We who have benefited from development are perfectly poised to be leaders in reclaiming sustainable food systems – as farmers, chefs, heads of NGOs, public officials, corporate CEO’s, educators, researchers and innovators.  As Vicki Robin, author of Blessing the Hands that Feed Us; what eating closer to home can teach us about food, community and our place on earth and co-founder of the Local Food Labs, says, “The shift from anywhere-eating in an industrial system to relational-eating in a real living community not only gives us access to more wholesome food, it restores our sense of belonging and brings us a sense of security and sovereignty. Relational eating nourishes body and soul. The fact that most of our food now comes from unknown sources beyond our control means relational eating is also an exciting frontier of change.”

Shifting from “food chains” to “food systems”

The industrial food system arises from an industrial mindset; nature as feedstock for an ever-expanding economy. Agriculture, stripped of culture, becomes a matter of inputs and outputs; vertical integration and scale are the logical path to a profitable business. Consumers are the end users – not participants in – the system. The challenges are all in the supply chain: getting product from farm or feedlot as efficiently as possible at the lowest cost possible. Farmers are simply factors of production. As are the sun, soil, wind, rain, seeds, microorganisms, and pollinators. Nature is either useful, and thus harnessed, or useless and thus ignored or eliminated.

Slowly we are emerging from this mindset. Nature is being granted rights. Species heading for extinction are being rescued.

Now it’s time to rescue our local living food systems from the grip of the industrial mindset. To understand food production in a context of wholeness

Life is a collaborative project, a ecological web of giving and receiving, being born, living and returning our borrowed bodies to the earth for recycling. Restoring our food systems comes from this understanding of wholeness and reciprocity, including agriculture – and in our gratitude for food – the free services of natures as well as all the “hands that feed us” – the farmers and also all the workers at every step of the delivery process who bring food to our table. We consider as well people in other “fields” – those who tend to policy, research, education, governance, conflict resolution, design… well, we have to admit that food is woven into almost every aspect of our lives. Food is nature, nourishment and culture.

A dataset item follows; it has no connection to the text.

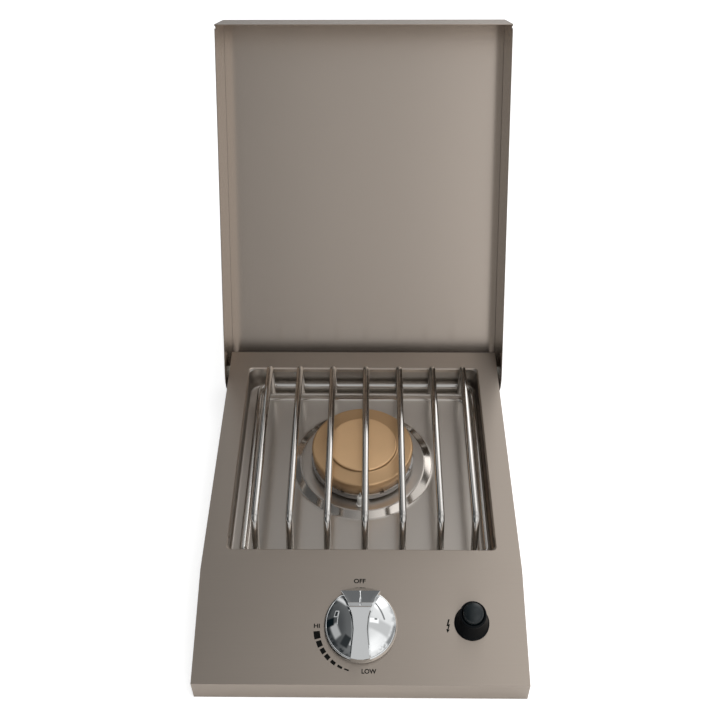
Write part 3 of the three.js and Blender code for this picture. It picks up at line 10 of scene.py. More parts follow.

Understanding a food system in this way, we will:

  • Understand ourselves as engaged producers, no just passive consumers
  • Understand that we each have a role in inching our food systems away from corporate dependencies and towards local productivity.
  • Experience the profound value of food – all that brings it to our table – and shift away from overeating and waste – both habits of excess and dishonoring. We waste 40% of our food, little of it composted, most of it in landfills. Food recovery is a growing movement.
  • Give up hopelessness, impotence and unconsciousness about how de-natured and de-spirited the industrial food is becoming and embrace the active hope Joanna Macy speaks of.

Food shed restoration

A Local Food Lab is a way for place-based institutions to host producers, eaters and activists from every part of the living food system. The lab participants begin by mapping their local food shed, befriending producers, understanding their issues, meeting the grocers to understand the challenges of stocking and selling local food and finding chefs who include regional food on their menus. They then gather for a day or several days to eat local food, be in community with people who care, learn what a living food system is and what innovations are already up and running and with all that as a foundation, coach one another in starting or further developing food enterprises (for or non-profit).  It is an educational and generative event designed to take a snapshot of the state of the regional food system, revealing both what’s there and what’s missing. Every gap in a system is also an opportunity. A Local Food Lab isn’t an end it itself. At it’s best, such an event generates ideas, enthusiasm and connections, initiating an process of engagement together in this great adventure of reclaiming some of the food territory given over to corporations.  And restoring bodies, souls and communities in the process.